For business users, numbers in reports should not be dead ends.

If a report shows a balance, invoice, account, project, or document-related value, the user should be able to navigate to the underlying source.

In the demo, reports can drill down into source documents and related business records. This is especially important for accounting-first applications because users often need to trace a number back to the document or posting that produced it.

This is one of the areas where reporting becomes tightly connected to the platform architecture.

Reports are not only about displaying data.

They are also about explainability.

Architecture direction

NGB Reports is designed around a few principles:

  1. Metadata-driven definitions

    Reports are described by definitions and presentation metadata, instead of being hardcoded page by page.

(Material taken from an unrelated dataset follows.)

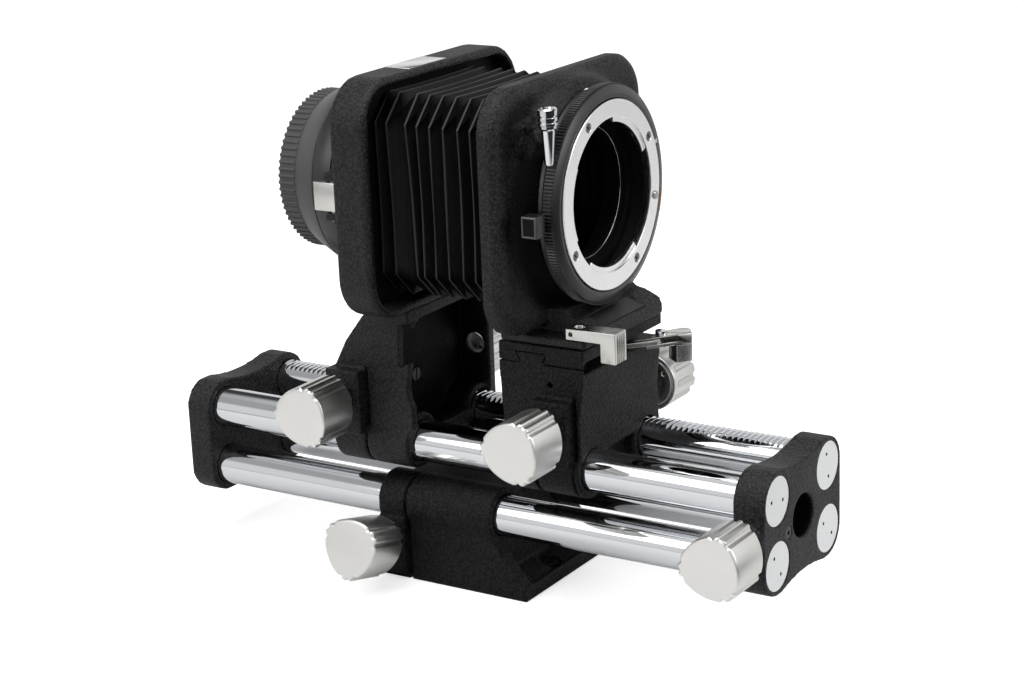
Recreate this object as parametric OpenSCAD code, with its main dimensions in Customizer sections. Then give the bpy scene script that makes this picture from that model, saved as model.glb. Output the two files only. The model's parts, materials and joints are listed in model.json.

  2. Reusable platform engine

    The same reporting infrastructure can be reused across different verticals.

  3. Canonical + composable model

    Some reports need strong predefined semantics. Others need flexible user composition.

  4. Document-aware navigation

    Reports should connect back to documents, catalogs, accounts, and business entities.

  5. Production-oriented execution

    Reporting needs to handle paging, validation, stable execution paths, and performance considerations from the beginning.

Tech stack

NGB Platform is built with:

  • .NET
  • PostgreSQL
  • Vue
  • Metadata-driven architecture
  • Kubernetes-oriented deployment practices

The reporting engine is part of the broader NGB Platform architecture, which includes documents, catalogs, accounting, operational registers, reference registers, audit history, background jobs, and vertical-specific business modules.

Links

Video demo:

https://youtu.be/euqMDpjEcsM

GitHub:

https://github.com/ngbplatform/NGB

Website:

https://ngbplatform.com

Documentation:

https://docs.ngbplatform.com

Final thought

Reporting is not just a UI table.

In accounting-first business applications, reporting is part of the core product architecture.

It needs to be connected to documents, accounting entries, business entities, auditability, and navigation.

That is the direction behind NGB Reports.